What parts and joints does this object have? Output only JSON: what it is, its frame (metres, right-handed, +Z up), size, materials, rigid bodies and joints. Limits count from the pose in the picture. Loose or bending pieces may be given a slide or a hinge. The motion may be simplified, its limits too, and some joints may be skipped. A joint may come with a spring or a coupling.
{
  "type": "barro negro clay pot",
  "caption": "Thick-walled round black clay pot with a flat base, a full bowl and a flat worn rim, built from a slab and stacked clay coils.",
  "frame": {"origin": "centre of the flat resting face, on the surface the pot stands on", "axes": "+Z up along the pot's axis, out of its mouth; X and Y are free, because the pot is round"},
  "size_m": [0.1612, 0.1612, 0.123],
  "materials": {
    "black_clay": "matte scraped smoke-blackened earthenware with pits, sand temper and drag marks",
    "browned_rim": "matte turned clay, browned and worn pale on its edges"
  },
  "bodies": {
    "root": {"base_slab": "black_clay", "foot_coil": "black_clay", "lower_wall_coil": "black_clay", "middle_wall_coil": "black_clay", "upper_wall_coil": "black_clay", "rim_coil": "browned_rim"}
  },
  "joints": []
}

• • • •

Copy out each line exactly.

What parts and joints does this object have? Output only JSON: what it is, its frame (metres, right-handed, +Z up), size, materials, rigid bodies and joints. Limits count from the pose in the picture. Loose or bending pieces may be given a slide or a hinge. The motion may be simplified, its limits too, and some joints may be skipped. A joint may come with a spring or a coupling.
{
  "type": "barro negro clay pot",
  "caption": "Thick-walled round black clay pot with a flat base, a full bowl and a flat worn rim, built from a slab and stacked clay coils.",
  "frame": {"origin": "centre of the flat resting face, on the surface the pot stands on", "axes": "+Z up along the pot's axis, out of its mouth; X and Y are free, because the pot is round"},
  "size_m": [0.1612, 0.1612, 0.123],
  "materials": {
    "black_clay": "matte scraped smoke-blackened earthenware with pits, sand temper and drag marks",
    "browned_rim": "matte turned clay, browned and worn pale on its edges"
  },
  "bodies": {
    "root": {"base_slab": "black_clay", "foot_coil": "black_clay", "lower_wall_coil": "black_clay", "middle_wall_coil": "black_clay", "upper_wall_coil": "black_clay", "rim_coil": "browned_rim"}
  },
  "joints": []
}